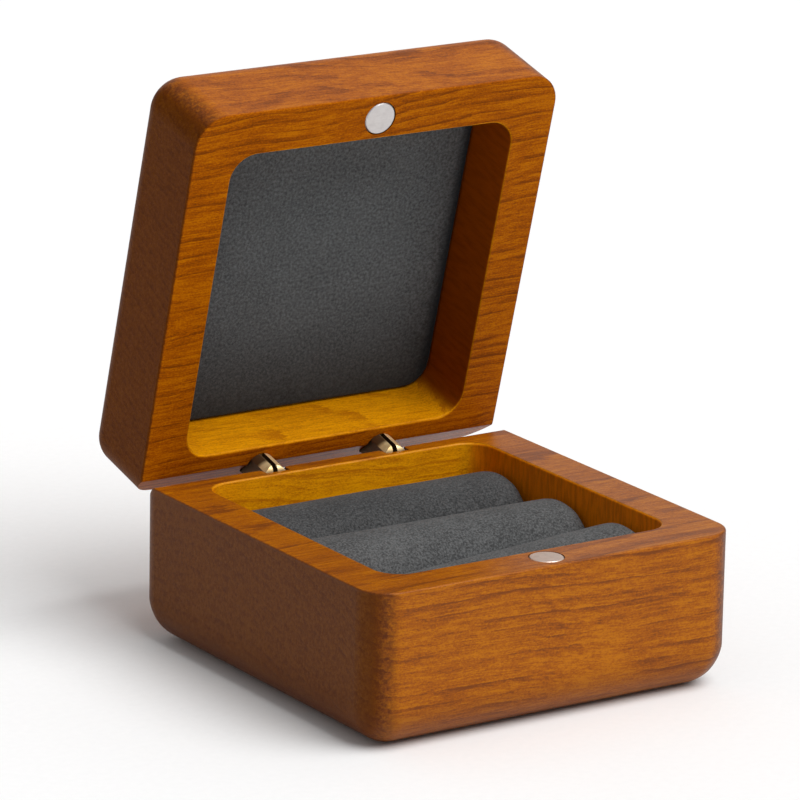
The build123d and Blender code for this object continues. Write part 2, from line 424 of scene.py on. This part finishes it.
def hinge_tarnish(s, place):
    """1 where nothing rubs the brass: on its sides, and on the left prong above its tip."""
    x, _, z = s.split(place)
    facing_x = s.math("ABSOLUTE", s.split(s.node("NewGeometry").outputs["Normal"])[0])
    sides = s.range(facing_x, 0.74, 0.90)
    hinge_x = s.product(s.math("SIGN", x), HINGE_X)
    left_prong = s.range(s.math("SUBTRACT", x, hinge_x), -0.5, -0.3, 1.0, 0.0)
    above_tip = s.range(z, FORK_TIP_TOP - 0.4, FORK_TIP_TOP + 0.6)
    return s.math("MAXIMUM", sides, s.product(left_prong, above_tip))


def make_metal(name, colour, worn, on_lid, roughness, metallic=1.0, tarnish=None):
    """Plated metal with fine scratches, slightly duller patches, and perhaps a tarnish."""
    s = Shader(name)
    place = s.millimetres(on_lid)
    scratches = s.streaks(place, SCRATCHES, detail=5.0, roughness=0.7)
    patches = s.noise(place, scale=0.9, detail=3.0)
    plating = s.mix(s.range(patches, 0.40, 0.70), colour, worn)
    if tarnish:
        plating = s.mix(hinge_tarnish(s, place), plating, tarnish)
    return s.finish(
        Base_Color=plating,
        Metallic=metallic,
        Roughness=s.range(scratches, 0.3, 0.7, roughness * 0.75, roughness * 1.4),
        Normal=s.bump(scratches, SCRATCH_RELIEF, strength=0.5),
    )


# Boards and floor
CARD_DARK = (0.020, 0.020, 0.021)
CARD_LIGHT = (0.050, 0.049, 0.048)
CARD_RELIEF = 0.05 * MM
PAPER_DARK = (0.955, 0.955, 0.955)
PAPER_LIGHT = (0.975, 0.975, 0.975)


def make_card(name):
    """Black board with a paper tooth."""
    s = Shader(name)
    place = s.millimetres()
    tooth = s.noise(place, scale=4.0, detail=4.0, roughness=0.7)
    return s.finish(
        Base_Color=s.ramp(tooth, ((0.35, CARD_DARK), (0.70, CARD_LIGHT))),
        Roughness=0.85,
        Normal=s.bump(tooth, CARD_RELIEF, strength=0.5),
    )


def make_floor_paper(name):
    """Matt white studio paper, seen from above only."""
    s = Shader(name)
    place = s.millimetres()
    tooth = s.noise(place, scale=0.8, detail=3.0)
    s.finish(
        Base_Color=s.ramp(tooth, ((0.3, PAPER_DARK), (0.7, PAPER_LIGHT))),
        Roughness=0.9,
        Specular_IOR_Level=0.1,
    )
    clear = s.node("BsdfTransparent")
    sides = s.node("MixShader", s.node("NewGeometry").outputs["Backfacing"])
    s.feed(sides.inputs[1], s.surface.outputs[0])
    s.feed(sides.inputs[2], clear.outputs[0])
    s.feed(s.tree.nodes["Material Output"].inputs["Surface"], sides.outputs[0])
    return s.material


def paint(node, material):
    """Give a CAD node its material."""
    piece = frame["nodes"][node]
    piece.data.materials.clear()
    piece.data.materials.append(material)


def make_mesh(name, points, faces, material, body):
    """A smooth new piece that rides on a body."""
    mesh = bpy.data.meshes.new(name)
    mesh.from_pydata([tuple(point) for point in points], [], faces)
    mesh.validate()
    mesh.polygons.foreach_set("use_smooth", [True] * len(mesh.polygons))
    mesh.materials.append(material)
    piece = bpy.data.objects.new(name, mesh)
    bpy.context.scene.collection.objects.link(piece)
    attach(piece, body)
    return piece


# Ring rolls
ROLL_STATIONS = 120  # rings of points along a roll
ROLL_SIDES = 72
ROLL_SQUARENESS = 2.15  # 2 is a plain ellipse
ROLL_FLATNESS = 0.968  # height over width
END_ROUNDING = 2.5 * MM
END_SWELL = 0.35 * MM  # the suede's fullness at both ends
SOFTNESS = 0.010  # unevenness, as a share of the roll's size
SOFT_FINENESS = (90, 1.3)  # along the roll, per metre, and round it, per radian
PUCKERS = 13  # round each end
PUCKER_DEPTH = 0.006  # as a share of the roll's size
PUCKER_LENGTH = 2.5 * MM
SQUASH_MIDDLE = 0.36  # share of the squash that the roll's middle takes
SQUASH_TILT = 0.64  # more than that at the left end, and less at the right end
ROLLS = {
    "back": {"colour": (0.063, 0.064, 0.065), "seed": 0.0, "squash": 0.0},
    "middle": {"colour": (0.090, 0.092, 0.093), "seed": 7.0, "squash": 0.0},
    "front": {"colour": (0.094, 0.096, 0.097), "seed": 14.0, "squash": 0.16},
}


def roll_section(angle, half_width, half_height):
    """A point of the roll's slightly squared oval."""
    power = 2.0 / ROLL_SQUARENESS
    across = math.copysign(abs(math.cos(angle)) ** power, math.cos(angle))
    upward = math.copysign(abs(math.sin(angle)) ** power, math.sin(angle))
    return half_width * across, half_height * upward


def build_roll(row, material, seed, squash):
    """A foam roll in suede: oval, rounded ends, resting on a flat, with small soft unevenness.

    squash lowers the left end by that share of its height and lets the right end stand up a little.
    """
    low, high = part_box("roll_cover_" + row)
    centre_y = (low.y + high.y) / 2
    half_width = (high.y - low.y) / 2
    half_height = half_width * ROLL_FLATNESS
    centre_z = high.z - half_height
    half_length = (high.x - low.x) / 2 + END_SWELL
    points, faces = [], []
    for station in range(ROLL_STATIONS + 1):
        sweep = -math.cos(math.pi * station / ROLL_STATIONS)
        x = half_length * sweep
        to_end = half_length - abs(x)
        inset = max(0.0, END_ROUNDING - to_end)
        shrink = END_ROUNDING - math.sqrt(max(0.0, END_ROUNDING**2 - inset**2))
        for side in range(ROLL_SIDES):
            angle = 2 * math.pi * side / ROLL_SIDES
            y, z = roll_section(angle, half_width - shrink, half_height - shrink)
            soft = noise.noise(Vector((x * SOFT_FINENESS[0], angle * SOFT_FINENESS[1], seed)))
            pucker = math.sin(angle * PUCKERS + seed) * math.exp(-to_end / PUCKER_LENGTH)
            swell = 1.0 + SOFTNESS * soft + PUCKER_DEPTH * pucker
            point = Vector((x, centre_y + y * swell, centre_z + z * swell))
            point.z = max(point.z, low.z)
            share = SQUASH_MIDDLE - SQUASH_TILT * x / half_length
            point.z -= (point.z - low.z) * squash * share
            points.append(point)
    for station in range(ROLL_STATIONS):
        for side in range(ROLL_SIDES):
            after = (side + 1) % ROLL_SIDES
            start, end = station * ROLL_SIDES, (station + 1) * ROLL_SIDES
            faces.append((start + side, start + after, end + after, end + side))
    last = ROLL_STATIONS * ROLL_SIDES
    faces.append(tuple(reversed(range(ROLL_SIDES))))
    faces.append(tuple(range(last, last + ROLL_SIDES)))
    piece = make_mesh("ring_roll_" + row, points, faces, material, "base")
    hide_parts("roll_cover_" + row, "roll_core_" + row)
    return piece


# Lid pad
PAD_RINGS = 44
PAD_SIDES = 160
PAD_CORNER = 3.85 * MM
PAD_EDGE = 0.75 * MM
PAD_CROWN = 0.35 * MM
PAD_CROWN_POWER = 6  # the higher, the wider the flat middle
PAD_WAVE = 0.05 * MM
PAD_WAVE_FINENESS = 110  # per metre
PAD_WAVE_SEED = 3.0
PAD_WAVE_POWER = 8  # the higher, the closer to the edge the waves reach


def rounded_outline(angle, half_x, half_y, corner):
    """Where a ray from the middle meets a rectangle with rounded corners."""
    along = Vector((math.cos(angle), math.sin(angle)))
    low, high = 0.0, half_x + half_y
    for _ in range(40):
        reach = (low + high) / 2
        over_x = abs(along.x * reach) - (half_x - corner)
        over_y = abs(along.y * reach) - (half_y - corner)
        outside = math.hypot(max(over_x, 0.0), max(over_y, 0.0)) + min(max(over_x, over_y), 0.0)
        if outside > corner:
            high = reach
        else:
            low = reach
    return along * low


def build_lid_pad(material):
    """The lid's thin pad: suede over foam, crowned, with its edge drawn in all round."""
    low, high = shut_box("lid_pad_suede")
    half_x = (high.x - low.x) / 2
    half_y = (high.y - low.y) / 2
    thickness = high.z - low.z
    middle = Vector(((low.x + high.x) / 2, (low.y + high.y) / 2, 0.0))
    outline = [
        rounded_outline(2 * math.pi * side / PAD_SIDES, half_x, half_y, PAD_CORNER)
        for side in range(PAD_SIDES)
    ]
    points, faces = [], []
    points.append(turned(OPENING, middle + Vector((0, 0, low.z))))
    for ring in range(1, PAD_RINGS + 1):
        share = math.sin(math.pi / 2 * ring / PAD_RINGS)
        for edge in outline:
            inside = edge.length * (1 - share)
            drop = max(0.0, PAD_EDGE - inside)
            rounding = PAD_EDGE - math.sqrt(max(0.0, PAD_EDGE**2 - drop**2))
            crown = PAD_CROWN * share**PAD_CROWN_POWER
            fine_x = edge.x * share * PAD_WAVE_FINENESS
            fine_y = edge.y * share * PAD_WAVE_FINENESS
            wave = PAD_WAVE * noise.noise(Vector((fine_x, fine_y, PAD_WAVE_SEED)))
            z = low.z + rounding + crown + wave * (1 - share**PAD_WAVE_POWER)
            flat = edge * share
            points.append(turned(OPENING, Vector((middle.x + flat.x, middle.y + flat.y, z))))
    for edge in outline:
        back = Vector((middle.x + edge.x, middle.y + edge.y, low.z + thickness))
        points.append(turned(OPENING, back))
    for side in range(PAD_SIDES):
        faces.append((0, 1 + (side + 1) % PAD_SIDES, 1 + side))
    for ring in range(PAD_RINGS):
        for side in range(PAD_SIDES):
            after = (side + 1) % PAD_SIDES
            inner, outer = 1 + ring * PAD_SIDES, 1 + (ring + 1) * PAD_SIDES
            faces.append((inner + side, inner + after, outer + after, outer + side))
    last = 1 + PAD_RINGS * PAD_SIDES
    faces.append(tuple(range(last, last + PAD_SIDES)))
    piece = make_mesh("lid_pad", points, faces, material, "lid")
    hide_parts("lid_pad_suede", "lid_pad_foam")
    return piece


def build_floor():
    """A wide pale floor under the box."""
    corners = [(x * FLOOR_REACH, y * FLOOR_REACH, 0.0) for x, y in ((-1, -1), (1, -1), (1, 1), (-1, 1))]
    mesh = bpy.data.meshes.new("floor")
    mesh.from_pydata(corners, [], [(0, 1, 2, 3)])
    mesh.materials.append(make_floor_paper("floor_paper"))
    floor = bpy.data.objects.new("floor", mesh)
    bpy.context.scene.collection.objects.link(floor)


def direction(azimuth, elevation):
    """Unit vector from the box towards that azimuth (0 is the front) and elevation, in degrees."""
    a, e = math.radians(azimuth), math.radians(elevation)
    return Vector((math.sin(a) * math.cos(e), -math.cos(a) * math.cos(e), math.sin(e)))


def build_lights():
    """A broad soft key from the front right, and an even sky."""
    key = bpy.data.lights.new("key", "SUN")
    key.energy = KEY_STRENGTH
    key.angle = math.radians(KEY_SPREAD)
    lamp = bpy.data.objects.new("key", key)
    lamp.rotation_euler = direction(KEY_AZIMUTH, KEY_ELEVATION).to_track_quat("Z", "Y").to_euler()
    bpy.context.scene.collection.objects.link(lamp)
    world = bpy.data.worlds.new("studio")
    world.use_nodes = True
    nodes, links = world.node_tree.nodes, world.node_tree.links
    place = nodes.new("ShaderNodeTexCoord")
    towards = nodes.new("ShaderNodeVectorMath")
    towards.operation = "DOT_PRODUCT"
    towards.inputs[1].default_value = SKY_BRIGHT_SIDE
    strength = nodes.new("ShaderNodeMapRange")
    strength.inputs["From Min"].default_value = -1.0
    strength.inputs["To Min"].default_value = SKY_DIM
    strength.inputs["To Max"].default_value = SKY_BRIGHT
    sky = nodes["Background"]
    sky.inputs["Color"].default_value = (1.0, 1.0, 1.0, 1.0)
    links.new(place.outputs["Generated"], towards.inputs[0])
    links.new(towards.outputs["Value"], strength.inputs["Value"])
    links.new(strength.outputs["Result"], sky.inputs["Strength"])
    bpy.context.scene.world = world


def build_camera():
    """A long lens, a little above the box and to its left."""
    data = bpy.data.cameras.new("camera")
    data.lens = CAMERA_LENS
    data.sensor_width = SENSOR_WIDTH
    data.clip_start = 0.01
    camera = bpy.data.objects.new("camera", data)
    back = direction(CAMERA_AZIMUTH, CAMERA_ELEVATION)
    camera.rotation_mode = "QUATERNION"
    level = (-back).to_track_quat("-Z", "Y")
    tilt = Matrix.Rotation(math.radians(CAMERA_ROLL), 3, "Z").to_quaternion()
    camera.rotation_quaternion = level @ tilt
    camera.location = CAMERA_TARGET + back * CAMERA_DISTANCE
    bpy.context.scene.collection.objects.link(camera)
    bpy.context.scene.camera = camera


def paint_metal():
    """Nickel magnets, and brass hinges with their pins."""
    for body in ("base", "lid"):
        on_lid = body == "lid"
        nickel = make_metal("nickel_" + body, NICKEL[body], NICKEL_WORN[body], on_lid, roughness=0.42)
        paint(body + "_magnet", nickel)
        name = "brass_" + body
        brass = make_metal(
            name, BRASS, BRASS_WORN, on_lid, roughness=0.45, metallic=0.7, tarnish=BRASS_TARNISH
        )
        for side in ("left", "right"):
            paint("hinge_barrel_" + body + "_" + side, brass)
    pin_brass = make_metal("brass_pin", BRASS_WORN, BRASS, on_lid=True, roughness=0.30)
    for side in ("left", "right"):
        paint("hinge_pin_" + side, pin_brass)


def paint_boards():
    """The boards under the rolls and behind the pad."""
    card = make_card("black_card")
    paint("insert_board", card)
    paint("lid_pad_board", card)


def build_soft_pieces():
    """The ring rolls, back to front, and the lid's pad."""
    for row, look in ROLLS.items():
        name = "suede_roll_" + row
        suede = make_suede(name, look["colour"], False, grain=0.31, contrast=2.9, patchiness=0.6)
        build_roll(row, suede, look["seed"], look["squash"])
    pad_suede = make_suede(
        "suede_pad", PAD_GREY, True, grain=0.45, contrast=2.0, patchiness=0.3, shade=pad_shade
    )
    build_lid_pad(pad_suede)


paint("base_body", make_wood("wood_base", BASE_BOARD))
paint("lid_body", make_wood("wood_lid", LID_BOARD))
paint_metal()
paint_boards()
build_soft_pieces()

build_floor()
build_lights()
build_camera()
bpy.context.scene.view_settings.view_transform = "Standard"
* * *
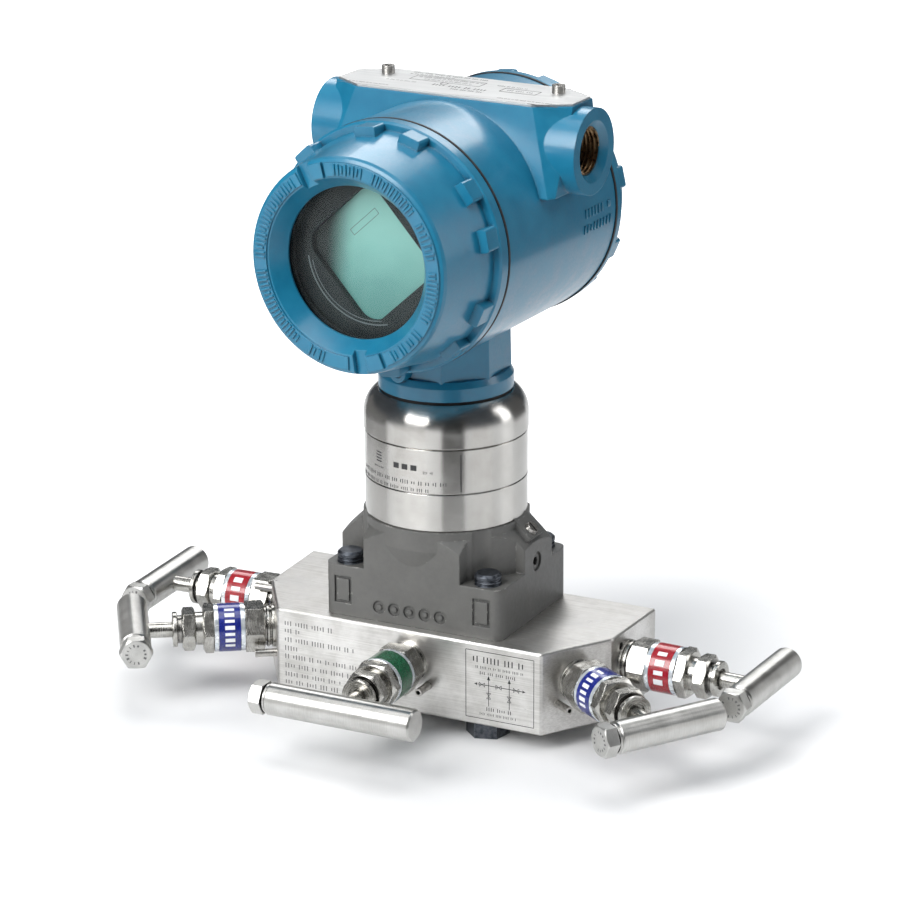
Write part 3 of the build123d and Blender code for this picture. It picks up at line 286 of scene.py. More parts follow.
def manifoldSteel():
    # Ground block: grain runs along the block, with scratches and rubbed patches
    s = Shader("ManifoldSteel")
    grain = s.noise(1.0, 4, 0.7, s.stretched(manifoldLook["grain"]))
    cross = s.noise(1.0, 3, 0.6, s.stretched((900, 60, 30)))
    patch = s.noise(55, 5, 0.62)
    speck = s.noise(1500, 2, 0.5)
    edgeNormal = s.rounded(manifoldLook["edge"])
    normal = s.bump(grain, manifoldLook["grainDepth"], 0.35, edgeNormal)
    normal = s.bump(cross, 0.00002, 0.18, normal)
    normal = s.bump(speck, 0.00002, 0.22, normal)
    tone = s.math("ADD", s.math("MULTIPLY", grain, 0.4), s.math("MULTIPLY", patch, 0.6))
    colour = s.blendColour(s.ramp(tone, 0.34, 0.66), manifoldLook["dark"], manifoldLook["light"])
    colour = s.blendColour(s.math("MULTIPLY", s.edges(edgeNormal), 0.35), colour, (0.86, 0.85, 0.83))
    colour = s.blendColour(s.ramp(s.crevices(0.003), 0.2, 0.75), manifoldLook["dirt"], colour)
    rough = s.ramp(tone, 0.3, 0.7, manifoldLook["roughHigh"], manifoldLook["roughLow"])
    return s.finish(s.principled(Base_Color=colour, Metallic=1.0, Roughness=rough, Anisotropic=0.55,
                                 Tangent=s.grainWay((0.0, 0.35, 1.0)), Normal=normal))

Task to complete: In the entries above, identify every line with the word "Write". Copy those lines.

Task answer:
The build123d and Blender code for this object continues. Write part 2, from line 424 of scene.py on. This part finishes it.
Write part 3 of the build123d and Blender code for this picture. It picks up at line 286 of scene.py. More parts follow.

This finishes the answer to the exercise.